_What you should do_. Write out each line of the material again, word for word.

* * * * * * * * *

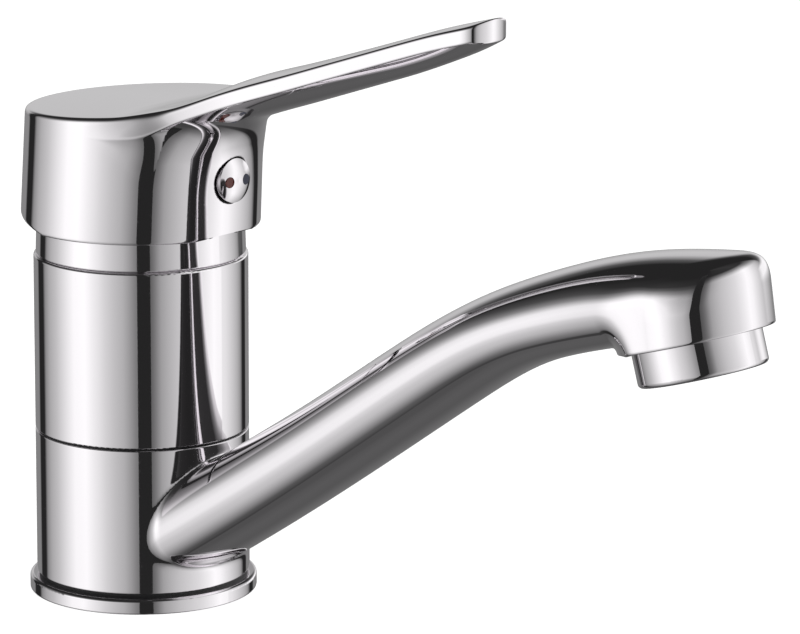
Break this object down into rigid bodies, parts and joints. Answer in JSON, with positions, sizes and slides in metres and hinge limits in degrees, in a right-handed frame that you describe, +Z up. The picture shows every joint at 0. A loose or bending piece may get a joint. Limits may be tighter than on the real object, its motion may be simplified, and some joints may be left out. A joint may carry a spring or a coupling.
{
  "type": "basin mixer tap",
  "caption": "Deck-mounted single-lever basin mixer with a low swivelling spout, a tilted aerator and a ceramic-disc cartridge under the lever's cap.",
  "frame": {"origin": "centre of the stem's foot and of the base ring's underside, on the deck", "axes": "+Z up along the tap's turning axis, +X forward over the basin along the spout and the lever, +Y to the cold side"},
  "size_m": [0.1972, 0.0536, 0.1411],
  "materials": {
    "chromed_brass": "polished chrome plate",
    "chromed_zinc": "polished chrome plate",
    "black_rubber": "matt",
    "dark_bearing_plastic": "matt",
    "grey_plastic": "satin moulding",
    "pale_plastic": "satin moulding",
    "white_ceramic": "lapped ceramic",
    "bare_brass": "turned",
    "steel": "turned",
    "red_enamel": "gloss",
    "blue_enamel": "gloss"
  },
  "bodies": {
    "tap_body": {"valve_body": "chromed_brass", "base_ring": "chromed_brass", "base_gasket": "black_rubber", "lower_slip_ring": "dark_bearing_plastic", "upper_slip_ring": "dark_bearing_plastic", "lower_spout_o_ring": "black_rubber", "upper_spout_o_ring": "black_rubber", "cartridge_base": "grey_plastic", "cartridge_port_seals": "black_rubber", "cartridge_housing": "grey_plastic", "fixed_disc": "white_ceramic", "retaining_nut": "bare_brass", "cover_ring": "chromed_brass"},
    "spout": {"spout_sleeve": "chromed_brass", "spout_arm": "chromed_brass", "aerator_housing": "chromed_brass", "aerator_washer": "black_rubber", "aerator_insert": "pale_plastic", "aerator_grille": "grey_plastic"},
    "turret": {"cartridge_turret": "pale_plastic", "pivot_pin": "steel"},
    "handle": {"lever_handle": "chromed_zinc", "handle_grub_screw": "steel", "indicator_plug": "chromed_zinc", "hot_indicator_dot": "red_enamel", "cold_indicator_dot": "blue_enamel", "cartridge_spindle": "bare_brass"},
    "disc": {"moving_disc": "white_ceramic", "disc_carrier": "pale_plastic"}
  },
  "joints": [
    {"name": "spout_swing", "type": "hinge", "parent": "tap_body", "child": "spout", "pos_m": [0, 0, 0.02], "axis": [0, 0, 1], "range_deg": [-60, 60]},
    {"name": "handle_turn", "type": "hinge", "parent": "tap_body", "child": "turret", "pos_m": [0, 0, 0.076], "axis": [0, 0, 1], "range_deg": [-48, 48]},
    {"name": "handle_lift", "type": "hinge", "parent": "turret", "child": "handle", "pos_m": [0, 0, 0.076], "axis": [0, -1, 0], "range_deg": [0, 24]},
    {"name": "disc_slide", "type": "slide", "parent": "turret", "child": "disc", "axis": [1, 0, 0], "range_m": [0, 0.0054]}
  ],
  "couplings": [
    {"joint": "disc_slide", "follows": "handle_lift", "m_per_rad": 0.0128}
  ]
}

* * * * * * * * *

_Finished task_.
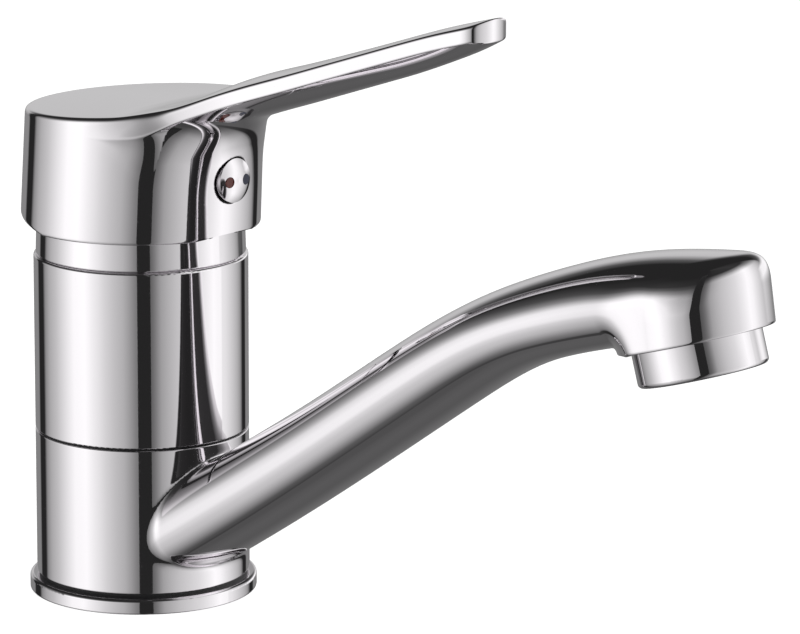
Break this object down into rigid bodies, parts and joints. Answer in JSON, with positions, sizes and slides in metres and hinge limits in degrees, in a right-handed frame that you describe, +Z up. The picture shows every joint at 0. A loose or bending piece may get a joint. Limits may be tighter than on the real object, its motion may be simplified, and some joints may be left out. A joint may carry a spring or a coupling.
{
  "type": "basin mixer tap",
  "caption": "Deck-mounted single-lever basin mixer with a low swivelling spout, a tilted aerator and a ceramic-disc cartridge under the lever's cap.",
  "frame": {"origin": "centre of the stem's foot and of the base ring's underside, on the deck", "axes": "+Z up along the tap's turning axis, +X forward over the basin along the spout and the lever, +Y to the cold side"},
  "size_m": [0.1972, 0.0536, 0.1411],
  "materials": {
    "chromed_brass": "polished chrome plate",
    "chromed_zinc": "polished chrome plate",
    "black_rubber": "matt",
    "dark_bearing_plastic": "matt",
    "grey_plastic": "satin moulding",
    "pale_plastic": "satin moulding",
    "white_ceramic": "lapped ceramic",
    "bare_brass": "turned",
    "steel": "turned",
    "red_enamel": "gloss",
    "blue_enamel": "gloss"
  },
  "bodies": {
    "tap_body": {"valve_body": "chromed_brass", "base_ring": "chromed_brass", "base_gasket": "black_rubber", "lower_slip_ring": "dark_bearing_plastic", "upper_slip_ring": "dark_bearing_plastic", "lower_spout_o_ring": "black_rubber", "upper_spout_o_ring": "black_rubber", "cartridge_base": "grey_plastic", "cartridge_port_seals": "black_rubber", "cartridge_housing": "grey_plastic", "fixed_disc": "white_ceramic", "retaining_nut": "bare_brass", "cover_ring": "chromed_brass"},
    "spout": {"spout_sleeve": "chromed_brass", "spout_arm": "chromed_brass", "aerator_housing": "chromed_brass", "aerator_washer": "black_rubber", "aerator_insert": "pale_plastic", "aerator_grille": "grey_plastic"},
    "turret": {"cartridge_turret": "pale_plastic", "pivot_pin": "steel"},
    "handle": {"lever_handle": "chromed_zinc", "handle_grub_screw": "steel", "indicator_plug": "chromed_zinc", "hot_indicator_dot": "red_enamel", "cold_indicator_dot": "blue_enamel", "cartridge_spindle": "bare_brass"},
    "disc": {"moving_disc": "white_ceramic", "disc_carrier": "pale_plastic"}
  },
  "joints": [
    {"name": "spout_swing", "type": "hinge", "parent": "tap_body", "child": "spout", "pos_m": [0, 0, 0.02], "axis": [0, 0, 1], "range_deg": [-60, 60]},
    {"name": "handle_turn", "type": "hinge", "parent": "tap_body", "child": "turret", "pos_m": [0, 0, 0.076], "axis": [0, 0, 1], "range_deg": [-48, 48]},
    {"name": "handle_lift", "type": "hinge", "parent": "turret", "child": "handle", "pos_m": [0, 0, 0.076], "axis": [0, -1, 0], "range_deg": [0, 24]},
    {"name": "disc_slide", "type": "slide", "parent": "turret", "child": "disc", "axis": [1, 0, 0], "range_m": [0, 0.0054]}
  ],
  "couplings": [
    {"joint": "disc_slide", "follows": "handle_lift", "m_per_rad": 0.0128}
  ]
}